If you’ve ever asked yourself the question, “what supplements should I take for ______?” then this may be right up your alley.
The Stack Guides are easy to use and provide a step-by-step breakdown of the most prominent queries people have towards supplementation:
Muscle Gain & Exercise Performance
Insulin Sensitivity, etc……..
You name it, Examine.com probably has it covered. For more information, you can go HERE.
And with that, lets get to Part 2 of James’ article….
6. Maintain an Aerobic Base
Low intensity, long duration cardio gets a bad rap sometimes. If you listen to some people, it sounds as if even thinking about going aerobic will automatically make you lose all your gains. Unless all you do is low intensity, long duration cardio, that’s not the case. Your muscle will not melt off your body. I promise.

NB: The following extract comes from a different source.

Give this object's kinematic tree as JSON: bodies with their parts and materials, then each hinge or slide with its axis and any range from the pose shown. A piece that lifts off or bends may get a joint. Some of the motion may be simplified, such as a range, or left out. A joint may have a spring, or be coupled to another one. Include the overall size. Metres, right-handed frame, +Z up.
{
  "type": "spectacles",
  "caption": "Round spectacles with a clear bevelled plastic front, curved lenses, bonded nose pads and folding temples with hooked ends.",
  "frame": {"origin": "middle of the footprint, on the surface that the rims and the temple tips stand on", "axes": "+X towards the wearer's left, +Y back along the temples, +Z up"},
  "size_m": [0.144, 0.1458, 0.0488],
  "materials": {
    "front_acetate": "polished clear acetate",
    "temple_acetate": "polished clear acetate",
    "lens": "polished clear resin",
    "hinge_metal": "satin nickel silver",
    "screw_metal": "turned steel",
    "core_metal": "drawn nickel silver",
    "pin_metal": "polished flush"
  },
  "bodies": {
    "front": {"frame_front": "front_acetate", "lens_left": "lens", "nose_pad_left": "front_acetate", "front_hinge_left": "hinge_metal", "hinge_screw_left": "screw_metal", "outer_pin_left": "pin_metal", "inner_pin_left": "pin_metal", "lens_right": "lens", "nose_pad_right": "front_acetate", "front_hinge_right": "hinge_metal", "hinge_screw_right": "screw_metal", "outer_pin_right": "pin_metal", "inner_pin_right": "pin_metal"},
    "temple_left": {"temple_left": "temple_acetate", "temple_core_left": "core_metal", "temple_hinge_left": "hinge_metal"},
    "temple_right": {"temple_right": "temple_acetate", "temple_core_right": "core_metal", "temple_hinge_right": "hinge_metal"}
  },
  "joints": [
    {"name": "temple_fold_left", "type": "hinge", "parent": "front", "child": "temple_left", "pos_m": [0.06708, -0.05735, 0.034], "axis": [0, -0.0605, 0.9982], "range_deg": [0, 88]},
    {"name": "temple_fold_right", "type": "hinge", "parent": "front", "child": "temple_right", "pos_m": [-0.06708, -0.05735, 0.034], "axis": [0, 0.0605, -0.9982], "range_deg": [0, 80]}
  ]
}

Here are a few reasons to maintain a stellar aerobic base:
– It’s always contributing to energy production
– It plays an enormous role in regenerating the necessary substrates to fuel alactic metabolism (aka it helps you recover)
– Is the most trainable of the three energy systems because its only byproducts are CO2 and water.
– Can push out your anaerobic threshold, which in turn allows you to avoid the fatiguing effects of anaerobic metabolism.
For more on this topic I’d recommend checking out this article.
Action Item: Do cardiac output work once a week for 30-60 min and mix in tempo work once a week at the end of a workout.
7. Eat Well 90% of the Time
You are what you eat. It’s pretty self-explanatory. Eat like crap, and you’ll probably perform and feel like crap.
If you do your due diligence and eat well 90% of the time, and by well I mean focus on lean meats, vegetables, fruits, and healthy fats, then you’ll do great.
I hate when people get all paranoid and never allow themselves some breathing room. If you’re craving a milkshake go crush a damn milkshake. If you make yourself miserable trying not to have it, you’re more likely to binge eat later. Just indulge yourself within reason and stay on point the other 90% of the time.
If you have questions about nutrition and want an easy to follow plan based on your body type and goals, then click here.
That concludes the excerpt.